Do you coach remotely or in person?
A little bit of both, but it tends to be mostly remotely. I’m not one of those coaches who restricts their athletes to one email a week and only one phone call a month, and you can’t change your programme. I open it up and say ‘Call me any time, or drop me a text’ and I feel my favourite part of coaching is organising the training around their lives to make them better. Do you have family days? How does it best suit you? I feel that’s where my skills as a coach shine. I like to work it around people’s lives and how we can fit them in. Through coaching I’ve made so many new friends who love doing what Ben and I love doing.
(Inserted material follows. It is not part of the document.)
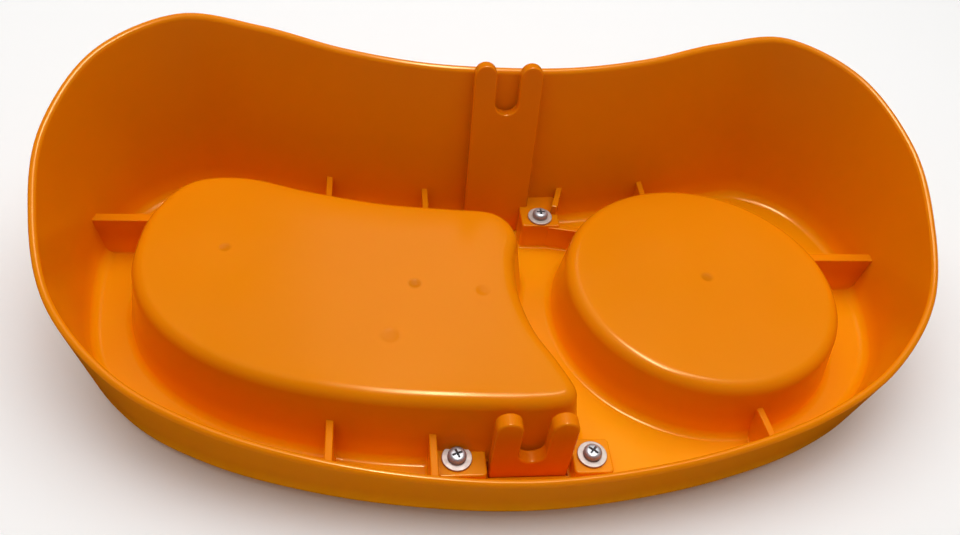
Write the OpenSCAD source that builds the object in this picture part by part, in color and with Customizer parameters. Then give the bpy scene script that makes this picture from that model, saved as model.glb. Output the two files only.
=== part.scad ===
// A two-well tray lying on its deck, open underside up. X is its width, Y runs to the high side.

/* [Tray] */
// Overall width, along X
tray_w = 300; // [220:1:380]
// Height of the rim over the deck at mid depth
rim_mid = 47.4; // [40:0.1:60]
// Rise of the rim for each mm towards the high side
rim_slope = 0.308; // [0.1:0.001:0.4]
// Wall thickness
wall = 2.5; // [1.8:0.1:4]
// Deck thickness
deck = 2.6; // [2:0.1:4]
// Outward lean of the skirt for each mm of height
flare = 0.15; // [0.05:0.005:0.3]
// Radius of the deck's outer edge
edge_r = 5; // [2:0.5:8]

/* [Wells] */
// Height of the long well's bottom over the deck's face
long_h = 28.2; // [20:0.1:32]
// Height of the round well's bottom over the deck's face
round_h = 24.2; // [16:0.1:30]
// Radius of the round well at its bottom edge
round_r = 46; // [40:0.5:52]
// Centre of the round well, X
round_x = 69.9; // [60:0.1:80]
// Centre of the round well, Y
round_y = -1.6; // [-10:0.1:10]
// Radius of the wells' bottom edges
well_r = 4.5; // [2:0.5:7]

/* [Ribs and bosses] */
// Rib height over the deck's face
rib_h = 16.5; // [8:0.5:20]
// Rib thickness
rib_t = 2.5; // [1.5:0.1:3]
// Thickness of the two ribs at the ends
end_rib_t = 4; // [1.5:0.1:5]
// Height of the two ribs at the ends
end_rib_h = 18.5; // [8:0.5:22]
// Height of the two low bosses over the deck's face
low_boss_h = 7.6; // [6:0.1:12]
// Height of the tall boss over the deck's face
tall_boss_h = 13.6; // [9:0.1:16]

/* [Forks] */
// Fork width
fork_w = 24.4; // [18:0.2:30]
// Slot width, also twice the radius of its round end
slot_w = 8.4; // [6:0.2:12]
// Depth of the front fork's slot from the finger tips
slot_d = 20; // [14:0.5:26]
// Depth of the rear fork's slot from the finger tips
rear_slot_d = 18.5; // [14:0.5:26]
// Fork thickness
fork_t = 4.6; // [3:0.1:6]
// Middle of both forks, X
fork_x = 2.8; // [-5:0.1:8]
// Height of the front fork's tips over the deck's face
front_tip = 30.2; // [26:0.1:36]
// Length of the rear fork up its lean
rear_tip = 71; // [60:0.1:74]

/* [Screws] */
// Screw head diameter
head_d = 5.8; // [5:0.1:7]
// Shank diameter
shank_d = 2.9; // [2.4:0.1:3.5]
// Shank length under the head
shank_l = 7; // [5:0.5:10]
// Washer diameter
washer_d = 9.2; // [8:0.1:11]
// Washer thickness
washer_t = 0.8; // [0.6:0.1:1.2]
// Distance of each low screw from the middle between them
screw_dx = 20.9; // [19:0.1:24]

/* [Hidden] */
sx = tray_w / 300;
fork_y = -62.8;                 // middle of the front fork's plate
tall_xy = [19.2, 40.2];         // tall boss
low_xy = [1.7, -61.4];           // middle between the low bosses
rear_lean = 0.155;              // lean of the rear fork for each mm of height
rear_y = 46.2;                  // foot of the rear fork's plate
flange = 1.5;                   // fork flange, let into the deck's face
gap = 0.3;                      // room round each fitted piece
post_d = 6.4;
pilot_d = shank_d + 0.2;
inner_z = deck;

// Half of the rim's outer edge, from the low side's middle to the high side's middle.
rim_half = [[0, -80.3], [31.2, -78.1], [62.6, -72.4], [93, -62.8], [118.7, -48.4], [138.6, -26],
    [148, 2.6], [150, 32.8], [138.4, 63.1], [112.6, 80], [83.9, 76.3], [55.6, 68], [27.8, 63], [0, 61.8]];
rim_pts = [for (p = concat(rim_half, [for (i = [len(rim_half) - 2 : -1 : 1])
    [-rim_half[i][0], rim_half[i][1]]])) [p[0] * sx, p[1]]];
// The long well's bottom edge.
long_pts = [[-118.4, -4], [-110.8, -20], [-95.4, -34.2], [-74, -44.5], [-46, -51], [-17, -53.6], [6, -54],
    [14.2, -51.4], [11, -41], [4.6, -27], [1.2, -11], [1.4, 4], [3.8, 17], [-2, 26.2], [-18, 28.2],
    [-42, 30.6], [-68, 36.8], [-90, 43.4], [-107.4, 41.2], [-117, 27.2], [-119.8, 11]];

// A smooth closed curve through the points p, with n steps between each two.
function mix4(a, b, c, d, t) = 0.5 * (2 * b + (c - a) * t + (2 * a - 5 * b + 4 * c - d) * t * t
    + (3 * b - a - 3 * c + d) * t * t * t);
function smooth(p, n) = let (m = len(p)) [for (i = [0 : m - 1], j = [0 : n - 1])
    mix4(p[(i + m - 1) % m], p[i], p[(i + 1) % m], p[(i + 2) % m], j / n)];
// Outward unit normals of a closed counterclockwise curve.
function outward(c) = let (m = len(c)) [for (i = [0 : m - 1])
    let (d = c[(i + 1) % m] - c[(i + m - 1) % m]) [d[1], -d[0]] / norm(d)];
function grown(c, n, d) = [for (i = [0 : len(c) - 1]) c[i] + n[i] * d];
function rim_z(y) = rim_mid + rim_slope * y;

module loft(rings) {
    n = len(rings[0]);
    k = len(rings);
    polyhedron([for (r = rings, p = r) p], concat(
        [[for (i = [0 : n - 1]) i]],
        [[for (i = [n - 1 : -1 : 0]) (k - 1) * n + i]],
        [for (j = [0 : k - 2], i = [0 : n - 1]) let (a = j * n + i, b = j * n + (i + 1) % n)
            [a, a + n, b + n]],
        [for (j = [0 : k - 2], i = [0 : n - 1]) let (a = j * n + i, b = j * n + (i + 1) % n)
            [a, b + n, b]]), convexity = 8);
}

// The skirt's form, inset from the rim's outer edge by t, from z0 with an edge radius r up to the
// rim plane, or over it by up. Its top is flat and parallel to the rim plane.
module skirt_form(t, z0, r, up) {
    c = smooth(rim_pts, 4);
    n = outward(c);
    steps = [0, 30, 60, 90];
    loft(concat(
        [for (a = steps) [for (i = [0 : len(c) - 1])
            let (z = z0 + r * (1 - cos(a)),
                d = t + flare * (rim_z(c[i][1]) - z) + r * (1 - sin(a)),
                p = c[i] - n[i] * d) [p[0], p[1], z]]],
        [[for (i = [0 : len(c) - 1]) let (p = c[i] - n[i] * (t - flare * up))
            [p[0], p[1], rim_z(p[1]) + up]]]));
}

// The long well's form: grown by d all round, up to height h.
module long_form(d, h, r, z0) {
    c = smooth(long_pts, 4);
    n = outward(c);
    out = 2.4 + d;
    loft(concat(
        [[for (i = [0 : len(c) - 1]) let (p = c[i] + n[i] * (out + 0.18 * (h - r - z0))) [p[0], p[1], z0]]],
        [for (a = [0, 30, 60, 90]) [for (i = [0 : len(c) - 1])
            let (p = c[i] + n[i] * (out - r * (1 - cos(a)))) [p[0], p[1], h - r + r * sin(a)]]]));
}

module round_form(d, h, r, z0) {
    ro = round_r + 2.2 + d;
    translate([round_x, round_y, 0]) rotate_extrude($fn = 96)
        polygon(concat([[0, z0], [ro + 0.15 * (h - r - z0), z0]],
            [for (a = [0 : 22.5 : 90]) [ro - r * (1 - cos(a)), h - r + r * sin(a)]], [[0, h]]));
}

// A rib between two points in plan.
module rib(a, b, h = rib_h, t = rib_t) {
    d = b - a;
    translate([a[0], a[1], 0]) rotate([0, 0, atan2(d[1], d[0])])
        translate([0, -t / 2, 0.5]) cube([norm(d), t, h - 0.5]);
}

module boss(x, y, w, l, h) {
    translate([x - w / 2, y - l / 2, 0.5]) cube([w, l, h - 0.5]);
}

module features() {
    long_form(0, long_h, well_r, 0.5);
    round_form(0, round_h, well_r, 0.5);
    rib([-114, 32.4], [-148, 32.4], end_rib_h, end_rib_t);
    rib([110, 14.6], [151, 14.6], end_rib_h, end_rib_t);
    rib([-61, 36], [-61, 68]);
    rib([-24.8, 30], [-24.8, 62]);
    rib([62, 40], [62, 70]);
    rib([-57, -46], [-57, -72]);
    rib([-26.6, -50], [-26.6, -77], 14.5);
    rib([78, -44], [80.5, -70], 14.5);
    rib([22, 36.4], [38, 33.4], tall_boss_h - 0.8);
    rib([24.6, 42], [29, 56], tall_boss_h + 4);
    boss(tall_xy[0], tall_xy[1] + 8, 15, 26, tall_boss_h);
    boss(low_xy[0] - screw_dx + 1.4, low_xy[1], 15.2, 12.4, low_boss_h);
    boss(low_xy[0] + screw_dx, low_xy[1], 12.4, 12.4, low_boss_h);
}

module at_screws(z_tall, z_low) {
    translate([tall_xy[0], tall_xy[1], z_tall]) children();
    for (s = [-1, 1]) translate([low_xy[0] + s * screw_dx, low_xy[1], z_low]) children();
}

module front_flange(g, h) {
    translate([low_xy[0] - 27 - g, low_xy[1] - 5.4 - g, 0]) cube([54 + 2 * g, 10.8 + 2 * g, h]);
}

module rear_flange(g, h) {
    translate([fork_x - fork_w / 2 - 1.6 - g, 35 - g, 0]) cube([39.6 + g * 2, 11.6 + 2 * g, h]);
}

module fork_plate(len, depth, from = 0.2) {
    linear_extrude(height = fork_t, center = true) difference() {
        union() {
            translate([-fork_w / 2, from]) square([fork_w, len - (fork_w - slot_w) / 4 - from]);
            for (s = [-1, 1]) translate([s * (fork_w + slot_w) / 4, len - (fork_w - slot_w) / 4])
                circle(d = (fork_w - slot_w) / 2, $fn = 48);
        }
        translate([0, len - depth + slot_w / 2]) circle(d = slot_w, $fn = 48);
        translate([-slot_w / 2, len - depth + slot_w / 2]) square([slot_w, depth]);
    }
}

// Both plates stand on the flanges; the rear one leans with the skirt.
module front_place() translate([fork_x, fork_y, 0]) rotate([90, 0, 0]) children();
module rear_place() translate([fork_x, rear_y, 0]) rotate([90 - atan(rear_lean), 0, 0]) children();

module tray_shell() color([0.93, 0.47, 0.02]) difference() {
    skirt_form(0, 0, edge_r, 0);
    difference() {
        skirt_form(wall, inner_z, 3, 0.6);
        features();
    }
    long_form(-wall, long_h - wall, well_r - 1.5, -0.4);
    round_form(-wall, round_h - wall, well_r - 1.5, -0.4);
    translate([tall_xy[0], tall_xy[1], -0.5]) cylinder(d = post_d + 2 * gap, h = tall_boss_h - 0.9, $fn = 48);
    for (s = [-1, 1]) translate([low_xy[0] + s * screw_dx, low_xy[1], -0.5])
        cylinder(d = post_d + 2 * gap, h = low_boss_h - 0.9, $fn = 48);
    at_screws(-1, -1) cylinder(d = shank_d + 0.6, h = 30, $fn = 32);
    front_flange(gap, flange + 0.1);
    rear_flange(gap, flange + 0.1);
    front_place() translate([-fork_w / 2 - gap, -1, -fork_t / 2 - gap])
        cube([fork_w + 2 * gap, 12, fork_t + 2 * gap]);
    rear_place() translate([-fork_w / 2 - gap, -1, -fork_t / 2 - gap])
        cube([fork_w + 2 * gap, 12, fork_t + 2 * gap]);
}

module post(h) difference() {
    cylinder(d = post_d, h = h, $fn = 48);
    translate([0, 0, h - shank_l]) cylinder(d = pilot_d, h = shank_l + 1, $fn = 32);
}

module front_fork() color([0.9, 0.42, 0.02]) {
    difference() {
        union() {
            front_flange(0, flange);
            front_place() fork_plate(front_tip, slot_d);
        }
        for (s = [-1, 1]) translate([low_xy[0] + s * screw_dx, low_xy[1], -1])
            cylinder(d = post_d - 1, h = 4, $fn = 32);
    }
    for (s = [-1, 1]) translate([low_xy[0] + s * screw_dx, low_xy[1], 0]) post(low_boss_h - 1.6);
}

module rear_fork() color([0.9, 0.42, 0.02]) difference() {
    union() {
        rear_flange(0, flange);
        rear_place() fork_plate(rear_tip, rear_slot_d, 0.7);
        translate([tall_xy[0], tall_xy[1], 0]) cylinder(d = post_d, h = tall_boss_h - 1.6, $fn = 48);
    }
    translate([tall_xy[0], tall_xy[1], tall_boss_h - 1.6 - shank_l]) cylinder(d = pilot_d, h = 20, $fn = 32);
}

module washer() color([0.72, 0.72, 0.7]) difference() {
    cylinder(d = washer_d, h = washer_t, $fn = 64);
    translate([0, 0, -1]) cylinder(d = shank_d + 0.4, h = 4, $fn = 32);
}

// A pan head with a cross recess; its underside is at z = 0.
module screw() color([0.6, 0.61, 0.62]) difference() {
    union() {
        rotate_extrude($fn = 64) polygon(concat([[0, 0], [head_d / 2, 0]],
            [for (a = [0 : 15 : 90]) [head_d / 2 - 1.3 * (1 - cos(a)), 0.9 + 1.3 * sin(a)]], [[0, 2.3]]));
        translate([0, 0, -shank_l]) cylinder(d = shank_d, h = shank_l + 0.5, $fn = 32);
    }
    for (a = [0, 90]) rotate([0, 0, a]) translate([-1.7, -0.35, 1]) cube([3.4, 0.7, 3]);
}

tray_shell();
front_fork();
rear_fork();
translate([tall_xy[0], tall_xy[1], tall_boss_h + washer_t]) screw();  // rear_screw
translate([low_xy[0] - screw_dx, low_xy[1], low_boss_h + washer_t]) rotate([0, 0, 20]) screw();  // front_left_screw
translate([low_xy[0] + screw_dx, low_xy[1], low_boss_h + washer_t]) rotate([0, 0, 50]) screw();  // front_right_screw
translate([tall_xy[0], tall_xy[1], tall_boss_h]) washer();  // rear_washer
translate([low_xy[0] - screw_dx, low_xy[1], low_boss_h]) washer();  // front_left_washer
translate([low_xy[0] + screw_dx, low_xy[1], low_boss_h]) washer();  // front_right_washer
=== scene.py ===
import bpy, bmesh, math
import numpy as np
from mathutils import Matrix, Vector


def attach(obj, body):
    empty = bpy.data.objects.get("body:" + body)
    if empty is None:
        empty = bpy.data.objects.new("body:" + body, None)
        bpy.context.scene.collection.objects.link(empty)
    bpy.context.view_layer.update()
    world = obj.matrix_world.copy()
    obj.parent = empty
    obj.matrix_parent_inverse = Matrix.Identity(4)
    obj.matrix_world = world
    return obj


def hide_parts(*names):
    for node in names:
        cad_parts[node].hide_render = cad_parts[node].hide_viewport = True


# Camera first: a close view from above the low side. Angles in degrees, lengths in millimetres.
TILT, ROLL, YAW = 45.4, -7.7, 10.4
DISTANCE, TARGET_X, TARGET_Y = 320.8, -4.33, 23.83
SENSOR, LENS, CLIP = 36, 31.875, 10
MM = 0.001
DECK = 2.6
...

What are your favourite items of kit for racing and training?
I love to run in my On running gear. It’s so nice and lightweight, and you feel so professional wearing their running singlets and shorts. When On brought out the [original] Cloudventure Peak, which is their lightweight trail shoe, I thought ‘This is my perfect shoe’; it’s so lightweight, yet it’s got grip on the trails. I just feel so lucky to be sponsored by On – Ben and I have been with them from the start when they only had one pair of shoes! There are so many athletes running with them now, it makes me proud. We have the best clothing and the best gear.

We’ve also been sponsored by Champion Systems for a while. They make custom cycling kit and I’ve always worn their elite race suits. If our sponsors ever change or we want a new look for the championship, or we’ve got a new bike and it’s a different colour, they’ll just make us up a new suit. We’re super-lucky to have them on board.

© Ben Cirulis

You lead women’s bike rides with your other sponsor cycling brand, Liv, is that right?
Every month we run mountain bike rides to get more women on bikes, giving them the confidence to have a go and I really enjoy being involved in that as well. We get to hire out bikes for women to try. Liv is the only standalone women’s bike brand and they’re designed to fit women’s strengths and weaknesses. I think my Liv road bike right now weighs around 6kg!